I sensed that people in the theater wanted to laugh at this line, but you could hear a lot of swallowing after the realization that it wasn’t a joke. Best scene.
“Stop-Loss’s biggest problem may be that Peirce has seemingly chosen the least interesting soldier in the squad to focus on.”
Now that’s an interesting insight, but while possibly true, I found Sgt. King to be a well-rounded and easily relatable character. Still a good point.
I understood that he did not kill the alley cats, Christian. I thought they were warning shots. While memorable, it was a touch-and-go scene. Maybe a bit long.
April 4th, 2008 at 4:13 am
All good points guys, and I agree with everyone’s issues with the film. Peirce got at something in that first act though that no fictional Iraq film (that I’ve seen) has gotten and that is some sort of primal rage desperation that really moved me. Because of this, as well as a few other scenes that pop up here and there, I cut the picture some major slack.
I should’ve mentioned that pool scene Christian, that’s a bit much even for this.

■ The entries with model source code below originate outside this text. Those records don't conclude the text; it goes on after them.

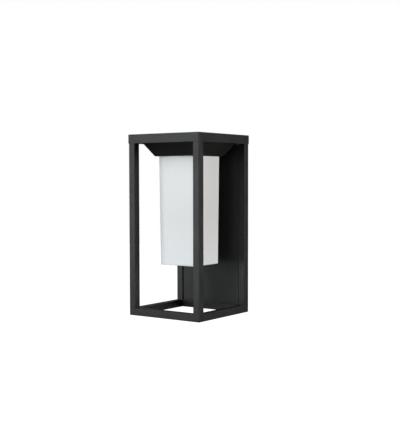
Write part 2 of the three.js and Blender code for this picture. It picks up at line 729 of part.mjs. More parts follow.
// Wall bracket: a plate with a lip at each end. The rear top rail hangs on the upper lip, and
// the two lock screws come up through the rear bottom rail into the lower lip.
const slotOutline = roundedRectangle(SLOT_LENGTH, SLOT_WIDTH, SLOT_WIDTH / 2 - 0.01);
function wallSlot(x, z) {
  return prism(slotOutline, -1, BRACKET_SHEET + 1).rotateX(Math.PI / 2).translate(x, 0, z);
}
const bracketHalf = BRACKET_WIDTH / 2;
const leadNotch = 2 * WIRE_HOLE;
const cableZ = MOUNT_HEIGHT - CABLE_HOLE_DROP;
const bracket = cut(
  block(-bracketHalf, bracketHalf, -BRACKET_LIP, 0, bracketBottom, bracketTop),
  block(-bracketHalf - 1, bracketHalf + 1, -BRACKET_LIP - 1, -BRACKET_SHEET,
    bracketBottom + BRACKET_SHEET, bracketTop - BRACKET_SHEET),
  block(-leadNotch, leadNotch, -BRACKET_LIP - 1, -BRACKET_SHEET,
    bracketTop - BRACKET_SHEET - 1, bracketTop + 1),
  wallSlot(0, MOUNT_HEIGHT + SLOT_PITCH_HIGH / 2),
  wallSlot(0, MOUNT_HEIGHT - SLOT_PITCH_HIGH / 2),
  wallSlot(-SLOT_PITCH_WIDE / 2, MOUNT_HEIGHT),
  wallSlot(SLOT_PITCH_WIDE / 2, MOUNT_HEIGHT),
  disc(CABLE_HOLE, -1, BRACKET_SHEET + 1).rotateX(Math.PI / 2).translate(0, 0, cableZ),
  disc(LOCK_SHANK + SCREW_FIT, bracketBottom - 1, bracketBottom + 3).translate(-lockX, lockY, 0),
  disc(LOCK_SHANK + SCREW_FIT, bracketBottom - 1, bracketBottom + 3).translate(lockX, lockY, 0),
);
place('wall_bracket', bracket, zincSteel);

// Rubber grommets: a membrane for the supply cable, and one where the leads leave the rail.
function grommet(hole, wall, bore) {
  return turnedRing([
    [bore, -GROMMET_LIP],
    [hole + 1.6, -GROMMET_LIP],
    [hole + 1.6, 0],
    [hole - SCREW_FIT, 0],
    [hole - SCREW_FIT, wall],
    [hole + 0.8, wall],
    [hole + 0.3, wall + GROMMET_LIP],
    [bore, wall + GROMMET_LIP],
  ]);
}
const cableMembrane = turnedRing([
  [MEMBRANE_BORE, BRACKET_SHEET * 0.4],
  [CABLE_HOLE - SCREW_FIT, 0],
  [CABLE_HOLE - SCREW_FIT, BRACKET_SHEET + 0.1],
  [CABLE_HOLE + 2, BRACKET_SHEET + 0.1],
  [CABLE_HOLE + 1.4, BRACKET_SHEET + 1.6],
  [CABLE_HOLE - 1.4, BRACKET_SHEET + 1.6],
  [MEMBRANE_BORE, BRACKET_SHEET * 0.4 + 0.8],
]).rotateX(Math.PI / 2);
place('cable_membrane', cableMembrane, blackRubber, 0, 0, cableZ);
const railGrommet = grommet(WIRE_HOLE, TUBE_WALL + 0.1, GROMMET_BORE).rotateX(-Math.PI / 2);
place('rail_grommet', railGrommet, blackRubber, 0, -TUBE - SEAM, topRailZ);

// Terminal block: three ways, lead holes above and below, screw wells in front.
const terminalBack = -BRACKET_SHEET - SEAM;
const terminalFront = terminalBack - TERMINAL_DEPTH;
const entryY = (terminalBack + terminalFront) / 2;
const ways = [-TERMINAL_PITCH, 0, TERMINAL_PITCH];
function screwWell() {
  return disc(SCREW_WELL, -1, SCREW_WELL_DEPTH, 8).rotateX(-Math.PI / 2);
}
const terminal = cut(
  block(-TERMINAL_WIDTH / 2, TERMINAL_WIDTH / 2, terminalFront, terminalBack,
    terminalZ - TERMINAL_HEIGHT / 2, terminalTop),
  ...ways.flatMap((x) => [
    disc(LEAD_ENTRY, terminalTop - 5, terminalTop + 1, 8).translate(x, entryY, 0),
    disc(LEAD_ENTRY, -1, 5, 8).translate(x, entryY, terminalZ - TERMINAL_HEIGHT / 2),
    screwWell().translate(x, terminalFront, terminalZ + TERMINAL_SCREW_RISE),
    screwWell().translate(x, terminalFront, terminalZ - TERMINAL_SCREW_RISE),
  ]),
);
place('terminal_block', terminal, whitePlastic);

// Leads: from the terminal block up behind the panel, through the rear top rail, over the tray.
function point(x, y, z) {
  return new THREE.Vector3(x, y, z);
}
// The three leads run as a bundle: two side by side, and the earth lead on the outside of bends.
function riser(way, [spread, outward]) {
  return [
    point(way, entryY, terminalTop - 4),
    point(way, entryY, terminalTop + 6),
    point(way * 0.7, entryY, terminalTop + 40),
    point(spread, entryY + outward, railUnder - 40),
    point(spread, rearY + outward, railUnder - 8),
    point(spread, rearY + outward, railUnder + TUBE_WALL),
  ];
}
function throughRail([spread, outward]) {
  return [
    point(spread, rearY - 1.3 + outward * 0.7, topRailZ - 1.3 + outward * 0.7),
    point(spread, -TUBE + TUBE_WALL, topRailZ + outward),
    point(spread, -TUBE - 8, topRailZ + outward),
  ];
}
function lampLead(way, bundled, side) {
  const high = (nippleTop + railTop) / 2;
  return lead([
    ...riser(way, bundled),
    ...throughRail(bundled),
    point(bundled[0] * 1.2 - 8, middleY * 0.6, high),
    point(side, middleY + 6, high),
    point(side, middleY + 1.2, high - 2),
    point(side, middleY, nippleTop - 1),
    point(side, middleY, nippleBottom + 1),
    point(side, middleY, coreTop + 4),
    point(side, middleY, coreTop - 3.4),
  ]);
}
const leadSide = NIPPLE_BORE / 2;
place('lead_live', lampLead(-TERMINAL_PITCH, [-1.3, -0.75], -leadSide), brownLead);
place('lead_neutral', lampLead(TERMINAL_PITCH, [1.3, -0.75], leadSide), blueLead);

// The earth lead ends in a ring tag under its own screw on the tray.
const tagBottom = trayTop + 0.1;
const tagTop = tagBottom + TAG_SHEET;
const tag = cut(
  join(
    disc(TAG_RADIUS, tagBottom, tagTop),
    block(-1.3, 1.3, 2, TAG_TAIL, tagBottom, tagTop),
  ),
  disc(SMALL_SHANK + SCREW_FIT, trayTop - 1, tagTop + 1),
);
place('earth_tag', tag, brass, earthX, middleY, 0);
const earthScrew = panHead(SMALL_HEAD, SMALL_SHANK, PAN_HEIGHT, TRAY_SHEET + 3);
place('earth_screw', earthScrew, brass, earthX, middleY, tagTop + SEAM);
place('lead_earth', lead([
  ...riser(0, [0, 1.7]),
  ...throughRail([0, 1.7]),
  point(9, -TUBE - 24, topRailZ + 1),
  point(earthX * 0.8, middleY + 26, trayTop + 6),
  point(earthX, middleY + 16, tagTop + LEAD_RADIUS + 0.2),
  point(earthX, middleY + 6, tagTop + LEAD_RADIUS + 0.2),
]), earthLead);

export default lantern;
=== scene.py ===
import bmesh
import bpy
import math
from mathutils import Matrix, Vector


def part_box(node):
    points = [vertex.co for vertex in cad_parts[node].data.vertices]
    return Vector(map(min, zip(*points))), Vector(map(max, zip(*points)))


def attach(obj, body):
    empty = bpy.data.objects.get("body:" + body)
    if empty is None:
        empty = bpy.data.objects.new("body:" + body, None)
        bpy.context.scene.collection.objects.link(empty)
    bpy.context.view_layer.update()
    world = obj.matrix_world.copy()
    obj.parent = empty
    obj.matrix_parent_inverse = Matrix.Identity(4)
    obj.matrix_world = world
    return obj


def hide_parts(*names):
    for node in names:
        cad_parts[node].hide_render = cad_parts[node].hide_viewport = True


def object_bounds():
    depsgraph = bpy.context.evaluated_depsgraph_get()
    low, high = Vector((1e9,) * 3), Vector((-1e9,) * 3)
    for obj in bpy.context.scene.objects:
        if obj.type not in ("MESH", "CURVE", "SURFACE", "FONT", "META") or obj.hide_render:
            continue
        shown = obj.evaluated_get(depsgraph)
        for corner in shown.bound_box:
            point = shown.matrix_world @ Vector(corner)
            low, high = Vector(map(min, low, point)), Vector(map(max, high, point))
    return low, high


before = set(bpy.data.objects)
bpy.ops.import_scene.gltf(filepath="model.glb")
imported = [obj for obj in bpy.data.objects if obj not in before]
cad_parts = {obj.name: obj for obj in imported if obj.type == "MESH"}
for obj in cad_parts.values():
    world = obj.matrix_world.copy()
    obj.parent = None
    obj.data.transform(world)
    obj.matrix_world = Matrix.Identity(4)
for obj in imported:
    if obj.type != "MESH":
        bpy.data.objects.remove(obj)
cad_box = [list(corner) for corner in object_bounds()]


# ---- Cage ----
# Twelve lengths of square steel tube, welded into one frame, with the welds ground flush and the
# whole frame powder coated, so that no seam shows. It is shaped whole, then parted at the welds.

def take(piece):
    """Makes a piece the only selected one."""
    bpy.ops.object.select_all(action="DESELECT")
    piece.select_set(True)
    bpy.context.view_layer.objects.active = piece


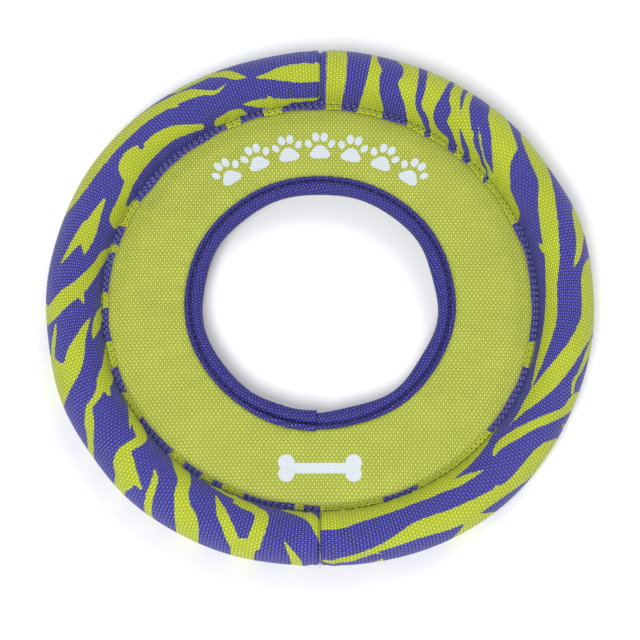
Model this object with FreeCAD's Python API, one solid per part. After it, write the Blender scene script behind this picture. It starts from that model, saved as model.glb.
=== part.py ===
"""Soft flying ring: a foam rod bent into a ring inside a sewn fabric tube, round a padded
fabric web with a bound hand hole.

Millimetres. +Z is up, the origin is the centre of the footprint, and the ring lies on Z = 0.
Ring angles are counter-clockwise from +X seen from above. The two halves of the tube's cover
are joined at 90 and 270 degrees, and the binding laps at 270 degrees.
"""
import FreeCAD
import Part
import math
import os

# ---- driving dimensions -------------------------------------------------------------------
OUTER_RADIUS = 125.0         # of the whole ring
TUBE_RADIUS = 12.7           # outside of the stuffed tube
FLAT_DEPTH = 0.25            # how far the tube's underside is pressed flat by lying down
FABRIC = 0.6                 # one layer of coated oxford cloth
HOLE_RADIUS = 53.3           # inside of the binding
BINDING_RADIUS = 61.5        # outer edge of the binding
HEM_RADIUS = 96.6            # folded edge of the cover on the web
SEAM_HEIGHT = 10.4           # middle of the web where the tube is sewn to it
HUB_HEIGHT = 13.0            # middle of the web at the hand hole
FOAM_HALF_AT_HEM = 0.5       # half thickness of the web's foam sheet, squeezed by the hem
FOAM_HALF_AT_HUB = 1.2       # and squeezed by the binding
FOAM_HALF_FREE = 2.1         # and free between the two
SHOULDER = 9.0               # length over which the free web swells to its full thickness
WEB_CLEARANCE = 0.2          # between the web's outer edge and the foam rod
ALLOWANCE = 7.0              # cloth turned inside at each joint of the cover
CORE_GAP = 0.4               # between the two ends of the foam rod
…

My understanding of the robbery was the same as Daniel’s.
Ben, while it’s a good point that few can keep up with Chris Cooper, I think it may have served the filmmakers of Breach to try a little harder to find someone who could. I just don’t believe that Phillipe could snow that man as well as he does in that picture. Otherwise I like the movie itself quite a bit.
April 4th, 2008 at 9:17 am
Definitely agree with Christian that the film becomes turgid, and lugubrious. And I wholeheartedly agree with you, Chuck, that Peirce chooses the most boring character she could have to be the lead, with the most boring actor playing him.
The in-Iraq stuff is strong. And the first act is overall very good. But it just kind of recylces itself too many times, and the life slowly but surely feels choked out of it.
I do like the glass-half-full review, however..
April 5th, 2008 at 7:13 am
I’ll agree that Philippe was OK, but nothing special, in Breach. However, Flags of our Fathers is a different story. The man does seem rather good at getting miscast, if nothing else.
April 5th, 2008 at 5:30 pm
I cannot wait to see this. Cannot freaking wait.